The selection should be done on basis of these scores first and then the selected candidates should be filtered/reordered/reorganized based on scores in the other subjects.

I could chalk up an even better methodology for selection, but given the number of candidates, it would be a tough task for the selection committees. Therfore I am going to let that go.

Please do let me know what you feel about my thoughts......I meant to say very little, but quite a lot seems to have flowed out, and for that I am sorry!


----------



## abhijangda (Apr 24, 2010)

WOW!!! Dude u wrote so much.

BTW regarding ur opinion, i fully agree with you. I gave entrance exams this year. This year's IIT-JEE paper was easy on Chem. and Phy. side but a little bit difficult on Math side. 
(You can find many reviews of this year paper)
Leave this.
Let me tell u about me, i m very good at physics, but a little bit week at Chem and Math side. You are right that students who are good in one subject and not in other subjects have to loose their dream of becoming an IITian. 
So it means that every student will give paper in one subject only. This will only create difficulties for IIT's. They will not be able to prepare the result easily. As it will take a lot of time for them. Moreover, ranking students who are equally good in different subjects will create problems.

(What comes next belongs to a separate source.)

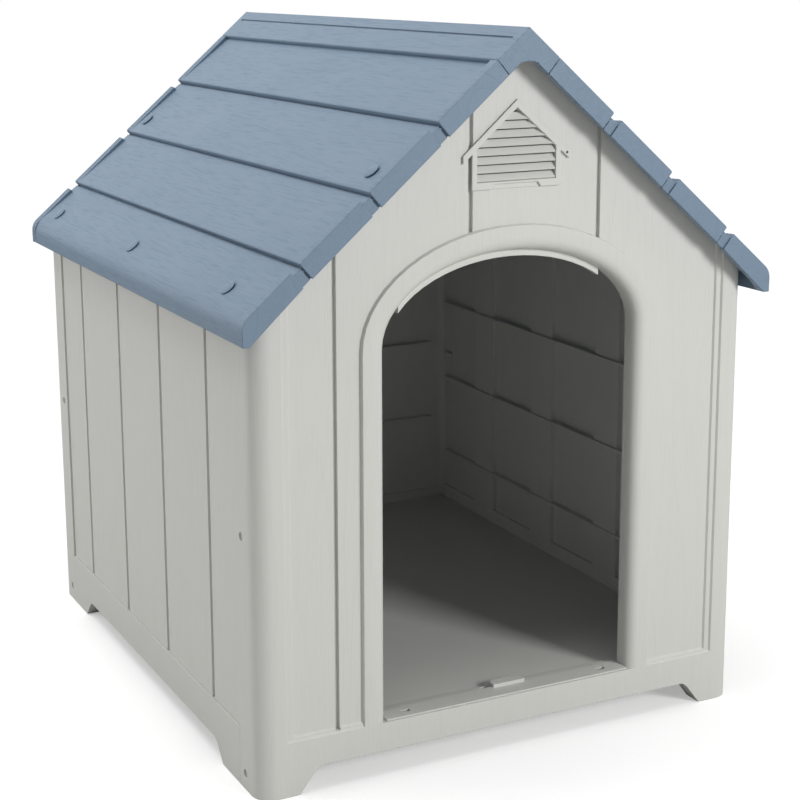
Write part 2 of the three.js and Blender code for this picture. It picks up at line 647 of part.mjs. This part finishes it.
// A course's rounded lower end, and the sunk line where the next one starts.
function courseNose(end) {
  const bottom = -LAP - COURSE_SLOT.depth;
  return [onSlope(end - NOSE, -0.1 * NOSE), onSlope(end - 0.25 * NOSE, -0.35 * NOSE),
    onSlope(end, -0.8 * NOSE), onSlope(end, bottom), onSlope(end + COURSE_SLOT.width, bottom),
    onSlope(end + COURSE_SLOT.width, -LAP)];
}

// How far the courses' face lies off the slope plane, at a distance down the slope.
function courseFace(down) {
  const ends = [...COURSES, downAt(roofHalfW, 0)];
  const next = ends.findIndex((end) => end > down);
  return -LAP * (ends[next] - down) / (ends[next] - ends[next - 1]);
}

function slopeSlab() {
  const start = -(CAP_WALL + FIT);
  const top = [onSlope(downAt(FIT, start), start), onSlope(COURSES[0] - NOSE / 2, start)];
  for (const end of COURSES.slice(1)) top.push(...courseNose(end));
  const sunk = 2 * shy;
  top.push(...eaveNose(sunk, EAVE_ROUND));
  top.push([roofHalfW - sunk, eaveBottom], [roofHalfW - EAVE_WALL, eaveBottom]);
  top.push(onSlope(downAt(roofHalfW - EAVE_WALL, -ROOF_SLAB), -ROOF_SLAB));
  top.push(onSlope(downAt(FIT, -ROOF_SLAB), -ROOF_SLAB));
  const half = roofHalfL - NECK_SINK;
  return cut(alongY(top.reverse(), -half, half), ...capRelief());
}

// The cap's gable faces hang past the slabs' upper ends, so the slabs stop short of them.
function capRelief() {
  const clear = roofHalfL - VERGE_WALL - FIT;
  const end = COURSES[0] + FIT;
  const wedge = [onSlope(end, -VERGE_FACE - past), onSlope(end, past), [0, RIDGE_HEIGHT + 2 * past], [0, 0]];
  return [-1, 1].map((sign) => {
    const span = [sign * clear, sign * (roofHalfL + past)].sort((a, b) => a - b);
    return alongY(wedge, ...span);
  });
}

// The outline of one verge board, sunk all round by `inset`, down to `depth` below the slope.
function vergeBoard(index, depth, inset) {
  const start = (index === 0 ? COURSES[0] + FIT + shy : COURSES[index] + NECK) + inset;
  const foot = depth + inset;
  if (index === COURSES.length - 1) {
    const bottom = eaveBottom + inset;
    const low = [[roofHalfW - inset, bottom], [roofHalfW - EAVE_WALL + inset, bottom]];
    return [onSlope(start, -foot), onSlope(start, -inset), ...eaveNose(inset, VERGE_ROUND), ...low].reverse();
  }
  const end = COURSES[index + 1] + shy - inset;
  return [
    onSlope(start, -foot), onSlope(start, -inset), onSlope(end - NOSE, -inset),
    onSlope(end - 0.25 * NOSE, -inset - 0.25 * NOSE), onSlope(end, -inset - NOSE), onSlope(end, -foot),
  ].reverse();
}

// The verge boards of one end, the necks between them and their raised inner edge.
function verge(endSide) {
  const span = (near, far) => [near, far].map((depth) => endSide * (roofHalfL - depth)).sort((a, b) => a - b);
  const neckStart = COURSES[0] + FIT + past;
  const neckEnd = (out) => onSlope(downAt(roofHalfW - EAVE_WALL, out), out);
  const neckTop = -LAP - overlap;
  const neckLow = -VERGE_FACE + shy;
  const neckFace = alongY([
    onSlope(neckStart, neckTop), onSlope(neckStart, neckLow), neckEnd(neckLow), neckEnd(neckTop),
  ], ...span(NECK_SINK, VERGE_WALL - past));
  const boards = COURSES.flatMap((_, index) => [
    alongY(vergeBoard(index, VERGE_FACE, 0), ...span(0, VERGE_WALL)),
    alongY(vergeBoard(index, ROOF_SLAB - overlap - shy, shy), ...span(VERGE_WALL - past, VERGE_LIP)),
  ]);
  const slots = COURSES.slice(1).map((course) => {
    const upper = course + shy / 2;
    const lower = upper + VERGE_SLOT.width;
    return alongY([
      onSlope(upper, past), onSlope(upper, -VERGE_FACE - past), onSlope(lower, -VERGE_FACE - past),
      onSlope(lower, past),
    ], ...span(-past, NECK_SINK + VERGE_SLOT.depth));
  });
  return cut(join(neckFace, ...boards), ...slots);
}

// A frame on a slope: X down it on the right and up it on the left, Z out of it.
function slopeFrame(side, down, y) {
  const [x, z] = onSlope(down, 0);
  return new THREE.Matrix4().makeTranslation(side * x, y, z)
    .multiply(new THREE.Matrix4().makeRotationY(side * PITCH));
}

// The eave screws' names and places along the house. The right half is the left one turned
// about, so its row is shifted the other way.
function eaveScrewPlaces(side) {
  const end = halfD - EAVE_SCREWS.fromEnd;
  return [['front', -end], ['middle', 0], ['rear', end]].map(([name, y]) => (
    [name, y - side * EAVE_SCREWS.shift]));
}

function roofScrewPlaces(side, row) {
  const slope = side > 0 ? 'right' : 'left';
  const eaveDown = downAt(halfW - EAVE_SCREWS.behindWall, 0);
  const eave = eaveScrewPlaces(side).map(([end, y]) => (
    { row: 'eave', name: `screw_roof_${slope}_eave_${end}`, down: eaveDown, y }));
  const gable = [['front', -1], ['rear', 1]].map(([end, sign]) => (
    { row: 'gable', name: `screw_roof_${slope}_gable_${end}`, down: GABLE_SCREWS.down,
      y: sign * (roofHalfL - GABLE_SCREWS.inset) }));
  return [...eave, ...gable].filter((one) => !row || one.row === row).map((one) => {
    const top = courseFace(one.down) + ROOF_SCREW.headHeight - ROOF_SCREW.sink;
    const seat = new THREE.Matrix4().makeTranslation(0, 0, top);
    return { ...one, place: slopeFrame(side, one.down, one.y).multiply(seat) };
  });
}

// The two gable screws of the front end, which the end panel is drilled for.
function gableScrewSleeves() {
  return [-1, 1].flatMap((side) => roofScrewPlaces(side, 'gable').filter(({ y }) => y < 0)
    .map(({ place }) => placed(screwBody(ROOF_SCREW, FIT), place)));
}

function roofPanel(side) {
  let panel = join(slopeSlab(), verge(-1), verge(1));
  if (side < 0) panel = solid(surface(panel).rotateZ(Math.PI));
  return cut(panel, ...roofScrewPlaces(side).map(({ place }) => placed(screwBody(ROOF_SCREW, FIT), place)));
}

function ridgeCap() {
  const end = COURSES[0];
  const nose = [onSlope(end, -CAP_WALL), onSlope(end, -0.5 * NOSE), onSlope(end - 0.5 * NOSE, 0)];
  const shellRight = [...nose, [0, RIDGE_HEIGHT]];
  const innerApex = onSlope(downAt(0, -CAP_WALL), -CAP_WALL);
  const shell = alongY([...shellRight, ...mirrored(nose), innerApex], -roofHalfL, roofHalfL);
  const notchEdge = onSlope(downAt(CAP_NOTCH_HALF, -VERGE_FACE), -VERGE_FACE);
  const notch = arc(0, notchEdge[1], CAP_NOTCH_HALF, CAP_NOTCH_RISE, 0, Math.PI, 6);
  const faceTop = -CAP_WALL / 2;
  const faceEnd = end - shy;
  const faceRight = [onSlope(faceEnd, -VERGE_FACE), onSlope(faceEnd, faceTop)];
  const faceApex = onSlope(downAt(0, faceTop), faceTop);
  const face = [...faceRight, faceApex, ...mirrored(faceRight), ...[...notch].reverse()];
  const faces = [-1, 1].map((sign) => {
    const span = [sign * roofHalfL, sign * (roofHalfL - VERGE_WALL)].sort((a, b) => a - b);
    return alongY(face, ...span);
  });
  const groove = [-1, 1].map((side) => {
    const length = 2 * (roofHalfL - CAP_GROOVE.inset);
    const strip = new THREE.BoxGeometry(CAP_GROOVE.width, length, 2 * CAP_GROOVE.depth);
    return placed(strip, slopeFrame(side, CAP_GROOVE.down, 0));
  });
  return cut(join(shell, ...faces), ...groove);
}

// ---- vent and sill ---------------------------------------------------------------------
function gableVent() {
  const back = -halfD + END_SINK - FIT;
  const louvre = gableOutline(LOUVRE_HALF_WIDTH, louvreBottom, louvreApex);
  const bodyOutline = gableOutline(VENT_HALF_WIDTH, ventBottom, ventApex - 1);
  const frame = alongY(bodyOutline, back - VENT_PROUD, back);
  const eave = (half, apex) => [half, apex - half * Math.tan(PITCH)];
  const roofOuter = eave(VENT_ROOF_HALF, ventApex);
  const roofInner = eave(VENT_ROOF_HALF, louvreApex);
  const chevron = alongY([
    roofInner, roofOuter, [0, ventApex], ...mirrored([roofInner, roofOuter]), [0, louvreApex],
  ], back - VENT_PROUD, back);
  const plug = alongY(gableOutline(plugHalf, plugBottom, plugApex), back - overlap, back + VENT_PLUG_DEPTH);
  const opening = alongY(louvre, -halfD - 2 * VENT_PROUD, 0);
  const footBottom = ventBottom - past;
  const footTop = plugBottom + past;
  const foot = alongY([
    [-VENT_FOOT.bottomHalf, footBottom], [VENT_FOOT.bottomHalf, footBottom],
    [VENT_FOOT.topHalf, footTop], [-VENT_FOOT.topHalf, footTop],
  ], -halfD - 2 * VENT_PROUD, back - overlap);
  const bladeGeometry = new THREE.BoxGeometry(
    2 * (LOUVRE_HALF_WIDTH + past), LOUVRE_BLADE.length, LOUVRE_BLADE.thickness);
  bladeGeometry.rotateX(LOUVRE_TILT);
  const channel = alongY(gableOutline(LOUVRE_HALF_WIDTH + overlap, louvreBottom - overlap,
    louvreApex + overlap), back - VENT_PROUD + overlap, back + VENT_PLUG_DEPTH - past);
  const blades = Array.from({ length: LOUVRE_COUNT }, (_, i) => {
    const z = louvreBottom + LOUVRE_BLADE.lift + LOUVRE_PITCH * i;
    const blade = bladeGeometry.clone().translate(0, back + LOUVRE_BLADE.back, z);
    return solid(blade).intersect(channel);
  });
  return join(cut(join(frame, chevron, plug), opening, foot, drainHole()), ...blades);
}

// The hole beside the sill's tab and the slots near its ends; the tray is cut with them too.
function sillHoles() {
  const up = SKIRT_END_TOP + FIT + SILL_TAB.height + past;
  const left = SILL_TAB.x - SILL_TAB.width / 2 + SILL_CATCH.from;
  const back = -halfD + SILL_DEPTH - past;
  const beside = box(left, left + SILL_CATCH.length, back, back + SILL_CATCH.width, 0, up);
  const slots = [-1, 1].map((sign) => {
    const x = sign * SILL_SLOT.x;
    const y = -halfD + SILL_SETBACK + SILL_SLOT.inset;
    return box(x - SILL_SLOT.length / 2, x + SILL_SLOT.length / 2, y - SILL_SLOT.width / 2,
      y + SILL_SLOT.width / 2, 0, up);
  });
  return [beside, ...slots];
}

function doorSill() {
  const bottom = SKIRT_END_TOP + FIT;
  const half = DOOR_HALF_WIDTH - 2 * FIT;
  const back = -halfD + SILL_DEPTH;
  const strip = box(-half, half, -halfD + SILL_SETBACK, back, bottom, bottom + SILL_THICKNESS);
  const tabLeft = SILL_TAB.x - SILL_TAB.width / 2;
  const tabRight = SILL_TAB.x + SILL_TAB.width / 2;
  const tabRoot = back - SILL_TAB.root;
  const tabTip = back + SILL_TAB.reach;
  const tab = alongZ([
    [tabLeft, tabRoot], [tabRight, tabRoot], [tabRight, tabTip - SILL_TAB.corner],
    [tabRight - SILL_TAB.corner, tabTip], [tabLeft + SILL_TAB.corner, tabTip],
    [tabLeft, tabTip - SILL_TAB.corner],
  ], bottom, bottom + SILL_TAB.height);
  return cut(strip.add(tab), ...sillHoles());
}

// ---- assembly --------------------------------------------------------------------------
const house = new THREE.Group();

function addPiece(name, body, material) {
  const mesh = new THREE.Mesh(surface(body), material);
  mesh.name = name;
  house.add(mesh);
}

addPiece('floor_tray', floorTray(), wallPlastic());
addPiece('panel_front', endPanelBody(true), wallPlastic());
addPiece('panel_rear', endPanelBody(false), wallPlastic());
addPiece('panel_left', sidePanel(-1), wallPlastic());
addPiece('panel_right', sidePanel(1), wallPlastic());
addPiece('door_sill', drafted(doorSill()), wallPlastic());
const vent = drafted(gableVent());
addPiece('vent_front', vent, wallPlastic());
addPiece('vent_rear', solid(surface(vent).rotateZ(Math.PI)), wallPlastic());
addPiece('roof_left', roofPanel(-1), roofPlastic());
addPiece('roof_right', roofPanel(1), roofPlastic());
addPiece('ridge_cap', ridgeCap(), roofPlastic());

for (const [cornerName, corner] of Object.entries(corners)) {
  for (const [levelName, level] of Object.entries(CORNER_SCREW_LEVELS)) {
    const body = drafted(placed(screwBody(CORNER_SCREW), cornerScrewPlace(corner, level)));
    addPiece(`screw_${cornerName}_${levelName}`, body, screwSteel());
  }
}

for (const side of [-1, 1]) {
  for (const { name, place } of roofScrewPlaces(side)) {
    addPiece(name, placed(screwBody(ROOF_SCREW), place), roofPlastic());
  }
}

export default house;
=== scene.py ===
import math

import bpy
from mathutils import Matrix, Vector

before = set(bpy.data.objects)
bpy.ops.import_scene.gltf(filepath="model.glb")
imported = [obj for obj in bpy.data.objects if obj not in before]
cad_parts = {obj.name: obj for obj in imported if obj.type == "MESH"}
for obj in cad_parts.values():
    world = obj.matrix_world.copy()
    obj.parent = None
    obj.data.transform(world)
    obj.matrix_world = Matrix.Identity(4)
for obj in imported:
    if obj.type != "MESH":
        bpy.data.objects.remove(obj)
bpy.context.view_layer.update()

# A moulded plastic dog house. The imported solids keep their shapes; this file gives them
# rounded edges, moulded wood grain and colour.
# Metres, +Z up. The doorway faces -Y.

# ---- the photograph's camera -----------------------------------------------------------
CAMERA_PLACE = Vector((-1.02035, -2.12709, 0.95526))
CAMERA_YAW = math.radians(26.70)        # from +Y towards +X
CAMERA_PITCH = math.radians(-14.15)
CAMERA_ROLL = math.radians(-0.30)
PICTURE_PIXELS = 800
FOCAL_PIXELS = 1713.67
SENSOR = 36.0

# ---- colours, as linear values ---------------------------------------------------------
WALL_GREY = (0.640, 0.640, 0.607)
WALL_GREY_DEEP = (0.560, 0.560, 0.533)
ROOF_BLUE = (0.176, 0.247, 0.330)
ROOF_BLUE_DEEP = (0.140, 0.203, 0.283)
SCREW_ZINC = (0.52, 0.52, 0.50)
SCREW_ZINC_DEEP = (0.40, 0.40, 0.39)
FLOOR_WHITE = (0.86, 0.86, 0.86)
FLOOR_BOUNCE = (0.62, 0.62, 0.61)        # what the paper throws back at the house
FLOOR_GLOW = 0.35                        # added for the camera only, so the paper reads white
FLOOR_FADE = (0.85, 1.9)                 # distance over which the floor turns plain white
PAPER_WHITE = 1.05                       # brightness of that plain white
FLOOR_HALF_SIZE = 14.0
WORLD_LIGHT = 0.20

SHARP_EDGE = math.radians(32)            # edges sharper than this stay sharp
WALL_EDGE = 0.0011                       # radius of a moulded edge, in the shading
ROOF_EDGE = 0.0016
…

I mean two students getting same marks in different subjects ranking them will create problem.
Moreover, IIT's want that the students they select should be of best qualities. They want diamonds and then they just cut them. So, by selecting all three subjects they judge nearly each and every quality of a student. I mean visualisation, concepts, memorization, practice etc. each and every thing they judge. So, that's why it's not possible to conduct examination where a student will give exam in subject of his/her choice.
That's not only for IIT's but for every entrance exams.
But for your opinion friend, I fully agree that the one is good in one subject and bad in another will loose the position what he deserves.
I hope that i could go for Msc course in physics if i could.
But what can we do, we have to study all three subjects. 
Lets leave this process of selection for our Union Minister of Human Resource Department, Mr. Kapil Sibal and for his counterparts.

But i like your selection procedure, but once again money-time, money-time and that's it. Colleges have to prepare the result in the deadline and if they go according to this approach, they will loose money and time.
But your way is good yaar,* manana padega*.

I am not a good writer so please avoid the mistakes.


----------



## AcceleratorX (Apr 25, 2010)

abhijangda said:
			
		

> Moreover, IIT's want that the students they select should be of best qualities. They want diamonds and then they just cut them. So, by selecting all three subjects they judge nearly each and every quality of a student. I mean visualisation, concepts, memorization, practice etc. each and every thing they judge



And this is the problem.......remember always, jack of all trades is master of none.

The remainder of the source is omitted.